New Delhi, Feb. 26: The cabinet will discuss this week the proposed changes in foreign direct investment rules for the realty sector. The new rules may lower the minimum built-up requirements and minimum capitalisation for realtors to help them infuse more money into the sagging housing sector.

Top officials said the cabinet note would call for halving the minimum area requirement to 5 hectares from 10 hectares. Similarly, the minimum built-up area requirement of 50,000 square metres will be relaxed for small townships with a population of less than 1 lakh. Instead, realtors will have to build estates with a minimum carpet area of 20,000 square metres to be eligible for FDI.

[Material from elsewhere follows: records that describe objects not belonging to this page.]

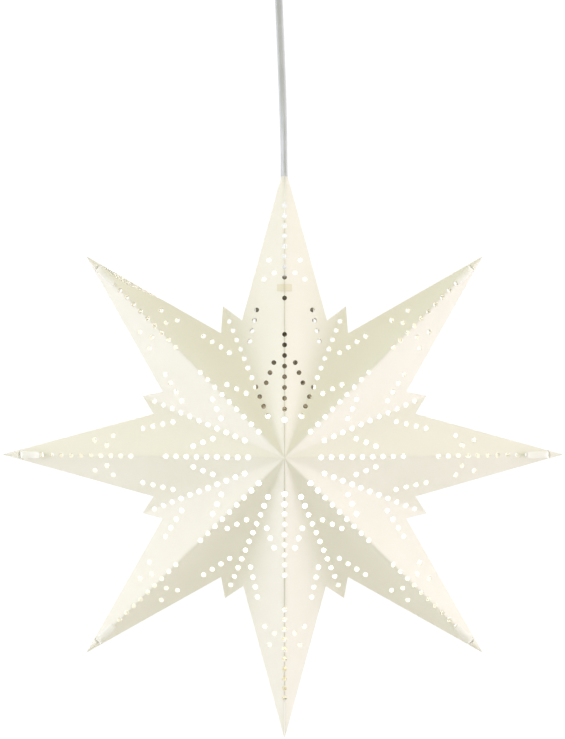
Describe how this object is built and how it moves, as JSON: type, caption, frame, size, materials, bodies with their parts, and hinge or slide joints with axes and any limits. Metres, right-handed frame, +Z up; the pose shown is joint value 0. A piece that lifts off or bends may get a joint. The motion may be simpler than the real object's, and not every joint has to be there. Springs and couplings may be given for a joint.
{
  "type": "moravian star pendant light",
  "caption": "Lit card star pendant: folded eight-point star with punched light holes, hung by flex from a ceiling cup, with lampholder and bulb inside.",
  "frame": {"origin": "on the ceiling plane, midway between the two screw holes of the ceiling plate", "axes": "+Z up, -Y out of the star's front, +X to the right seen from the front"},
  "size_m": [0.447, 0.1298, 0.6711],
  "materials": {
    "card": "matt, slightly fibrous",
    "card_strip": "matt paper tape",
    "flex": "satin PVC",
    "dark_plastic": "moulded, satin",
    "white_plastic": "moulded, satin",
    "ceramic": "unglazed",
    "brass": "plain",
    "steel": "zinc plated",
    "painted_steel": "satin white",
    "bulb_glass": "opal, lit",
    "bulb_metal": "rolled thread",
    "black_glass": "vitrite",
    "core_wire": "insulated core"
  },
  "bodies": {
    "ceiling_fixing": {"ceiling_plate": "painted_steel", "ceiling_hook": "steel", "hook_nut": "steel"},
    "ring": {"suspension_ring": "steel"},
    "pendant": {"cord_grip": "white_plastic", "grip_clamp": "white_plastic", "grip_screws": "steel", "terminal_block": "white_plastic", "terminal_block_screws": "brass", "upper_leads": "core_wire", "cord": "flex", "cord_gland": "dark_plastic", "gland_screw": "white_plastic", "lampholder_cap": "dark_plastic", "lampholder_sleeve": "dark_plastic", "contact_insert": "ceramic", "screw_shell": "brass", "centre_contact": "brass", "terminal_screws": "brass", "lower_leads": "core_wire"},
    "cup": {"ceiling_cup": "white_plastic", "cup_collar": "white_plastic", "collar_screw": "white_plastic"},
    "star": {"front_left_sheet": "card", "front_right_sheet": "card", "back_left_sheet": "card", "back_right_sheet": "card", "front_seam_strip": "card_strip", "back_seam_strips": "card_strip"},
    "flap": {"front_top_flap": "card", "closing_strip": "card_strip"},
    "bulb": {"bulb_globe": "bulb_glass", "bulb_screw_cap": "bulb_metal", "bulb_insulator": "black_glass", "bulb_contact": "bulb_metal"}
  },
  "joints": [
    {"name": "ring_swing", "type": "hinge", "parent": "ceiling_fixing", "child": "ring", "pos_m": [0, 0, -0.023], "axis": [0, 1, 0], "range_deg": [-4, 4]},
    {"name": "pendant_swing", "type": "hinge", "parent": "ring", "child": "pendant", "pos_m": [0, 0, -0.0353], "axis": [1, 0, 0], "range_deg": [-4, 4]},
    {"name": "cup_slide", "type": "slide", "parent": "pendant", "child": "cup", "axis": [0.0447, 0, -0.999], "range_m": [0, 0.06]},
    {"name": "star_turn", "type": "hinge", "parent": "pendant", "child": "star", "pos_m": [0.006, 0, -0.315], "axis": [0, 0, 1], "continuous": true},
    {"name": "flap_open", "type": "hinge", "parent": "star", "child": "flap", "pos_m": [0.006, -0.065, -0.445], "axis": [0.342, -0.4489, -0.8256], "range_deg": [0, 95]},
    {"name": "bulb_out", "type": "slide", "parent": "pendant", "child": "bulb", "axis": [0, 0, -1], "range_m": [0, 0.028]}
  ]
}
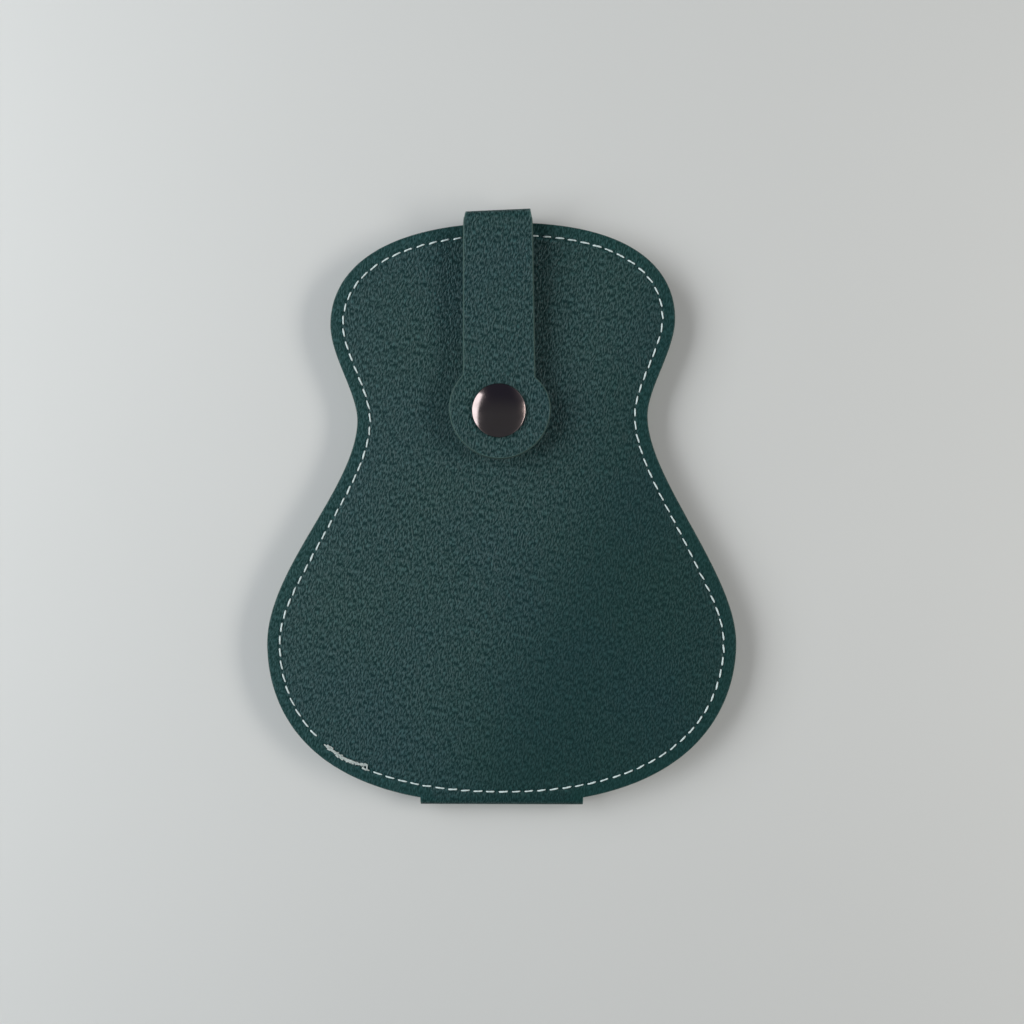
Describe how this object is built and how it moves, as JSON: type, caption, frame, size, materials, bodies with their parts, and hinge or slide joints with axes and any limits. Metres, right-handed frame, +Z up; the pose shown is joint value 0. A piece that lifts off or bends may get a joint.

Realtors from now on have to work on carpet area instead of built-up area calculation as the latter often leads to consumer disputes.

Officials said with land being a scarce resource, most developers were planning small satellite townships at a distance from metro cities and these needed new norms.

The minimum capital requirement would also be halved from $10 million to $5 million for fully owned subsidiaries of foreign realtors. India allows up to 100 per cent FDI in realty, subject to riders. The funds will, however, have to be brought in within six months of the commencement of business of the company.

A minimum three-year lock-in for developers may also be relaxed to allow funds to invest in realtors, said officials.

“The changes proposed in the cabinet note, if adopted, will allow more and more players to be active partners in the FDI market,” officials said.

West Asian and South East Asian funds and realty firms are believed to be keen on tapping the Indian market. India saw FDI inflows during the first three quarters of 2013 in construction development at Rs 5,500 crore, a 25 per cent increase over the same period in 2012.

Private equity (PE) investments in Indian realty increased 13 per cent in 2013, with total inflows during the year at Rs 7,000 crore, compared with Rs 6,200 crore in 2012, a report by Cushman and Wakefield said.

Between 2000 and 2013, the realty and construction sector saw the inflow of $22.43 billion in FDI. “The FDI rule tweak could unlock more realty spaces for foreign investment and see a far higher amount of money being pumped into India,” said Amit Banerjee, an independent investment banker advising a clutch of Honk Kong and Singapore based private equity funds.